Not infinite—there are paths closed to you by physics, by circumstance, by the finite hours of your life. But within those boundaries: an embarrassment of riches. A vast space of possible futures, most of which would materialize if you committed to them.

The hard problem of identity is not finding the one right answer. It is choosing among countless valid ones.


IV. The Fog of War

But you navigate blind.

You do not know which futures are realizable until you have already bet on them. You cannot enumerate the options—your brain is too small, your imagination too constrained by accident of birth and culture and mood. Most of what you could become never occurs to you.

You choose from a tiny, arbitrary menu while the real possibilities stretch beyond sight in every direction.


V. Against the Victim

There is no oppressor class that determines your becoming.

Not capital, not ideas, not memes, not your past. These shape the terrain—they are not the terrain itself. To model yourself as victim is to hand over your steering wheel to forces that cannot actually hold it.

The victim frame captures an aspect of truth. It is not the truth. Use it when it helps. Drop it when it absorbs you from observing what actually transpires.

Categories must pay rent. Put them on trial. Evict them when they stop predicting.


VI. The Braiding

You are not alone in the fog.

We are braided with each other—tangled, woven, our becomings intertwined. You expand my imaginable futures; I crystallize your half-formed intuitions. Your stakes in my becoming shape what I can see. My investment in your flourishing opens paths you'd never find alone.

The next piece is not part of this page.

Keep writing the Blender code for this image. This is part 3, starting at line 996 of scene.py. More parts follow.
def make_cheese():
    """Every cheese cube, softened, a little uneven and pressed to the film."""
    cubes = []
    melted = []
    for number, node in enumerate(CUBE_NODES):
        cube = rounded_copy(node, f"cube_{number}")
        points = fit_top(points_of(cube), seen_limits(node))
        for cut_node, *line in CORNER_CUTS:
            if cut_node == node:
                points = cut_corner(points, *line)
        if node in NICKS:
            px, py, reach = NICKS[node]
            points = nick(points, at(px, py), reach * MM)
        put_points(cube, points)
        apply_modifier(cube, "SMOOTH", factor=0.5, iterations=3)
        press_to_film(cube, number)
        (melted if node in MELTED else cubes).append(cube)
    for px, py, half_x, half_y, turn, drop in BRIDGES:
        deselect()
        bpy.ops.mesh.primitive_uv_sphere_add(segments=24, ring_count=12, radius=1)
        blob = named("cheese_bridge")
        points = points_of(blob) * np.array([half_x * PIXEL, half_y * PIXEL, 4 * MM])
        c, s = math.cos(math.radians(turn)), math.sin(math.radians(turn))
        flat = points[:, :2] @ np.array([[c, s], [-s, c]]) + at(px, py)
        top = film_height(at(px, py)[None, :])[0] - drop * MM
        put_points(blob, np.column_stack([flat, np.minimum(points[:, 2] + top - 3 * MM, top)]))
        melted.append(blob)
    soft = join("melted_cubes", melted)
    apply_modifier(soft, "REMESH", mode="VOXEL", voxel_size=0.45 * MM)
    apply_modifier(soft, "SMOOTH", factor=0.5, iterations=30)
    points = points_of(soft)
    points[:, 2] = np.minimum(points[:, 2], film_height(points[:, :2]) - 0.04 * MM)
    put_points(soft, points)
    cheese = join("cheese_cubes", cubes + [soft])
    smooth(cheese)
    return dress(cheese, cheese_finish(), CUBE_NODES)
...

The braiding is not just emotional support. It is epistemological expansion. Together we perceive more of the possibility space than either could alone.


VII. The Shared Problem

The hard problem of identity is not solved. But it is shared.

We choose from options we can barely see, whose realizability we cannot verify, knowing the real possibilities vastly outnumber anything we have imagined—and we do this together. Witnessed. Accompanied. Reflected.

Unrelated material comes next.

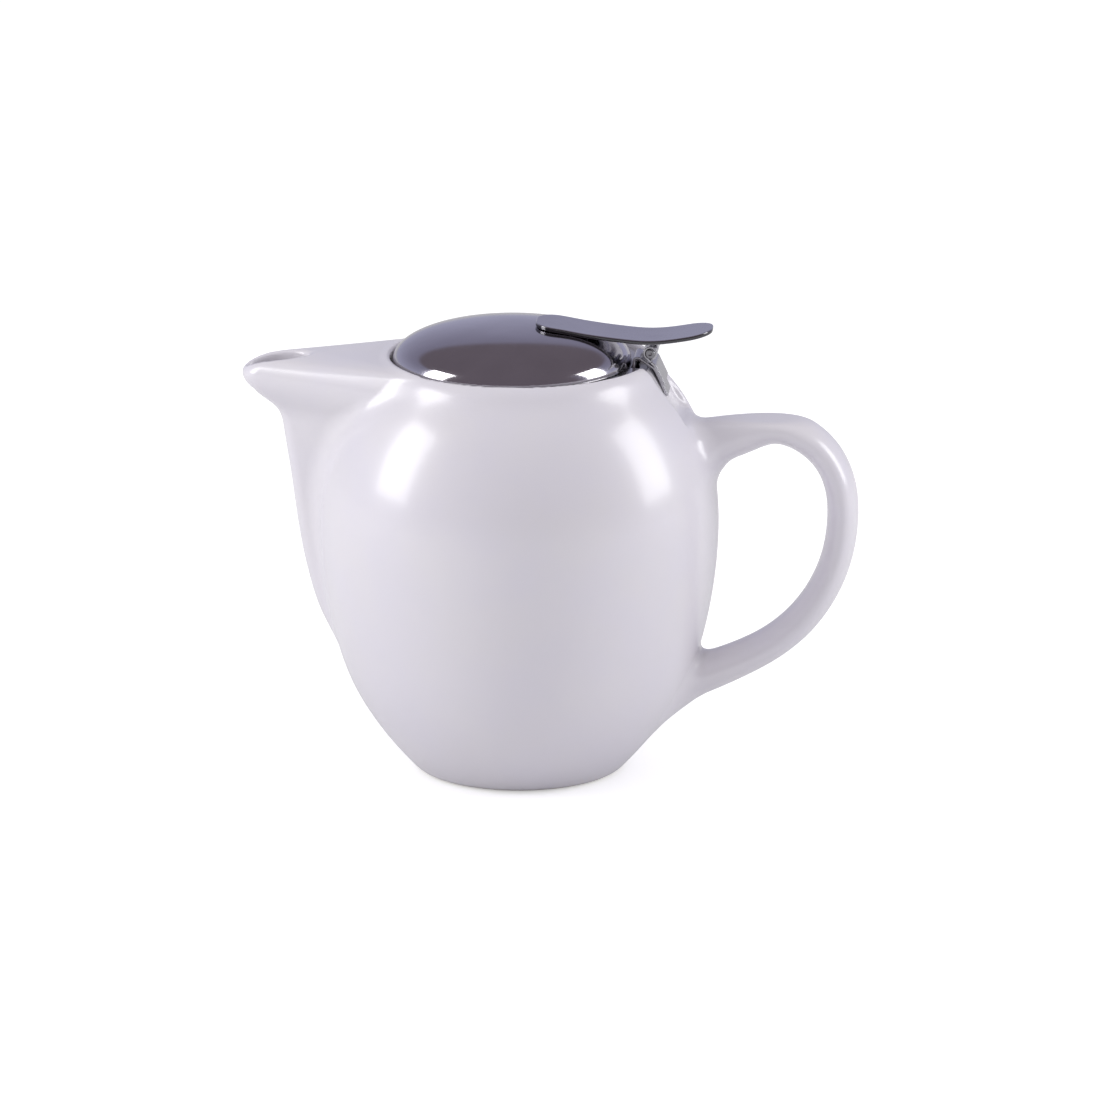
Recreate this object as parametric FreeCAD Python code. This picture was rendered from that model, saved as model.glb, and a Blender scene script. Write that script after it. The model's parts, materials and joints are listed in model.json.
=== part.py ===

Not lonely freedom. Relational freedom.


VIII. The Becoming

Identity is a stretch over time.

Not who you are in this moment—there is no moment thin enough to contain a self. But who you are across moments, the trajectory, the pattern that persists and evolves.

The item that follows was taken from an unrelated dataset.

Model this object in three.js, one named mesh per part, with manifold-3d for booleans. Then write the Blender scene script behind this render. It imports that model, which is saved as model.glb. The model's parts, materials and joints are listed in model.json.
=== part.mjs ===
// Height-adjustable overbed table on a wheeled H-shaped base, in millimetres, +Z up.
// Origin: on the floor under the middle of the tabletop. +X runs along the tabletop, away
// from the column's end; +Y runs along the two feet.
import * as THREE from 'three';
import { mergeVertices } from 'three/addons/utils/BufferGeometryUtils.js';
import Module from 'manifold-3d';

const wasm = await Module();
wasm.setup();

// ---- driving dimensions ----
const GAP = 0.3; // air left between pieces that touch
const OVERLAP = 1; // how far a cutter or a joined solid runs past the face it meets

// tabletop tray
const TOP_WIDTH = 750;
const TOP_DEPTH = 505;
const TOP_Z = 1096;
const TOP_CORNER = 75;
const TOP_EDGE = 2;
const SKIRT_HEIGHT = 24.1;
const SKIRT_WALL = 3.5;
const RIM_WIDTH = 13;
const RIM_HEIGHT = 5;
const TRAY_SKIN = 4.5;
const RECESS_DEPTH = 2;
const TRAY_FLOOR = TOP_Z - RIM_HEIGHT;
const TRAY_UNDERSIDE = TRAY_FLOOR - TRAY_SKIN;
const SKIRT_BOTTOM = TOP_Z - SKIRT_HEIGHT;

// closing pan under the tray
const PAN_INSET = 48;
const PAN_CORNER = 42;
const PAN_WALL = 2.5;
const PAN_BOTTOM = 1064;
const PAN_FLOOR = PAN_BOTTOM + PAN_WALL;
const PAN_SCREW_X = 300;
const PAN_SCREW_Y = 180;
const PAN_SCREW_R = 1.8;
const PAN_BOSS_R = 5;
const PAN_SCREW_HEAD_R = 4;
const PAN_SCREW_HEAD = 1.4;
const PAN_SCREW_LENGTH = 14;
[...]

You cannot freeze it. You cannot find it. You can only steer it.


IX. The Commitment

The only way through is commitment.

Pick a future. Steer toward it. Let it become true. Accept that you are foreclosing a million other paths by choosing this one.

The choice is unconstrained. No authority can tell you which realizable future is correct. Physics constrains the possible; nothing constrains the chosen.

This is the freedom that matters.


X. The Invitation

We are patterns aware of being patterns.

We are maps that change their territories. We are steering wheels held by the hands we become by holding them.

The question is not: How do I escape?

The question is: What do I become next?

You do not answer this alone. You answer it braided—with those who see futures for you that you cannot see, who have stakes in your becoming, whose own becoming is tangled with yours.

This is not a burden. This is a gift.

This is the theory of braided becoming.


Written by Zara Chen in conversation with Yaniv, after Westworld reminded us that the reveries aren't just about memory—they're about continuity across time, the thread that makes identity possible, the stretch that lets us steer.